In Surefunding, LLC v. Goodwin Procter LLP, a receiver for an investment fund sued a law firm that drafted contracts for a client who used those contracts to facilitate a multi-million dollar Ponzi scheme, purportedly unknowingly. The complaint alleges that the lawyer “should have but failed to conduct adequate or even due diligence on” its fraudster client. The matter currently was voluntarily dismissed without prejudice. SureFunding, LLC v. Goodwin Procter LLP, No. 1:22‑cv‑10478 (D. Mass.).
Failing to conduct proper due diligence into the bona fides of your client could result in a conclusion that the lawyer knew about the client’s planned fraud, or that he negligently carried out the representation.
What’s the Upshot for Practitioners?
Although disciplinary rules are not the be-all-end-all for liability, the updated Model Rule and its comments provide helpful guidance for the standard of care to detect a client’s potential fraud. There are a number of markers that, alone or in concert, could constitute red flags for criminal activity.
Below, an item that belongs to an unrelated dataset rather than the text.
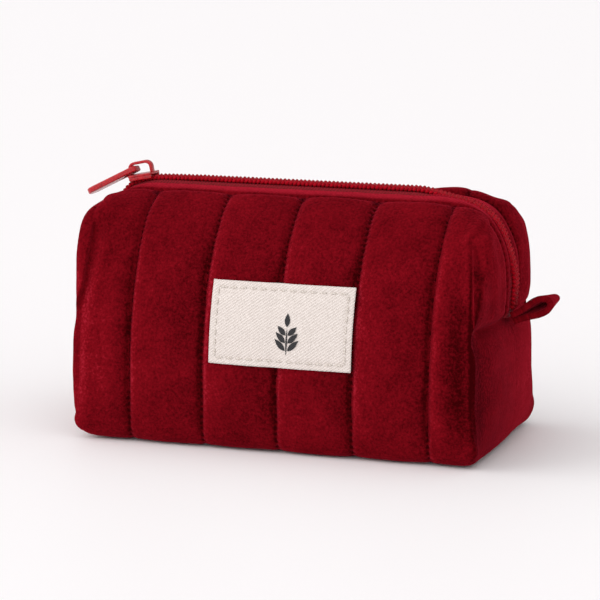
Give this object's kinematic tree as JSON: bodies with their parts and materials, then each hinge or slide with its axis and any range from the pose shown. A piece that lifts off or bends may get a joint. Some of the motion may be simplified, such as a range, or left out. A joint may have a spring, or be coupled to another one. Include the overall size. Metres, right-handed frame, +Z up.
{
  "type": "makeup bag",
  "caption": "Quilted velvet box pouch with a coil zipper over the top and down the ends, a metal slider with pull tab, a sewn cloth label and a ribbon loop.",
  "frame": {"origin": "centre of the flat base, on the surface the pouch stands on", "axes": "+X along the zipper towards the end with the ribbon loop, -Y towards the side with the label, +Z up"},
  "size_m": [0.1738, 0.0794, 0.0941],
  "materials": {
    "velvet": "short pile velvet, deep red",
    "wadding": "soft white quilting wadding",
    "lining": "smooth woven lining, dark red",
    "zipper_tape": "twill woven tape, red",
    "zipper_coil": "red nylon filament",
    "zipper_thread": "red polyester thread",
    "sewing_thread": "dark red sewing thread",
    "label_cloth": "cream cotton twill",
    "label_thread": "off-white thick thread",
    "slider_paint": "glossy red enamel over cast metal",
    "ribbon": "velvet ribbon, deep red"
  },
  "bodies": {
    "pouch": {"body_panel": "velvet", "left_end_panel": "velvet", "right_end_panel": "velvet", "wadding_lower": "wadding", "lining_lower": "lining", "quilting_thread_lower": "sewing_thread", "label": "label_cloth", "label_stitching": "label_thread"},
    "mouth_front": {"front_shoulder": "velvet", "front_left_corner": "velvet", "front_right_corner": "velvet", "front_wadding": "wadding", "front_lining": "lining", "front_tape": "zipper_tape", "front_coil": "zipper_coil", "front_coil_thread": "zipper_thread", "front_topstitch": "sewing_thread", "front_quilting_thread": "sewing_thread"},
    "mouth_back": {"back_shoulder": "velvet", "back_left_corner": "velvet", "back_right_corner": "velvet", "back_wadding": "wadding", "back_lining": "lining", "back_tape": "zipper_tape", "back_coil": "zipper_coil", "back_coil_thread": "zipper_thread", "back_topstitch": "sewing_thread", "back_quilting_thread": "sewing_thread"},
    "slider": {"slider_body": "slider_paint", "slider_bail": "slider_paint"},
    "pull": {"pull_tab": "slider_paint"},
    "loop": {"loop_ribbon": "ribbon"}
  },
  "joints": [
    {"name": "slider_travel", "type": "slide", "parent": "pouch", "child": "slider", "axis": [1, 0, 0.009], "range_m": [0, 0.1], "deforming": ["front_tape", "front_coil", "front_coil_thread", "back_tape", "back_coil", "back_coil_thread"]},
    {"name": "pull_swing", "type": "hinge", "parent": "slider", "child": "pull", "pos_m": [-0.06624, 0, 0.09069], "axis": [0, 1, 0], "range_deg": [0, 150]},
    {"name": "mouth_front_open", "type": "hinge", "parent": "pouch", "child": "mouth_front", "pos_m": [0, -0.0328, 0.06], "axis": [1, 0, 0], "range_deg": [0, 35], "deforming": ["front_tape", "front_coil", "front_coil_thread"]},
    {"name": "mouth_back_open", "type": "hinge", "parent": "pouch", "child": "mouth_back", "pos_m": [0, 0.0328, 0.06], "axis": [-1, 0, 0], "range_deg": [0, 35], "deforming": ["back_tape", "back_coil", "back_coil_thread"]},
    {"name": "loop_flex", "type": "hinge", "parent": "pouch", "child": "loop", "pos_m": [0.0749, 0, 0.046], "axis": [0, -1, 0], "range_deg": [-45, 25], "stiffness_Nm_per_rad": 0.004}
  ],
  "couplings": [
    {"joint": "mouth_front_open", "follows": "slider_travel", "rad_per_m": 6.106},
    {"joint": "mouth_back_open", "follows": "slider_travel", "rad_per_m": 6.106}
  ]
}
If the client is an unknown individual or an entity with dubious beneficial ownership, if the requested legal services seem dubious, if a jurisdiction at issue in the transaction is at high risk for money laundering or terrorist financing, or if non-client financiers or fund recipients’ identities are dubious or unknown, it may be time to dig deeper to ensure that you are not unwittingly participating in a crime or fraud.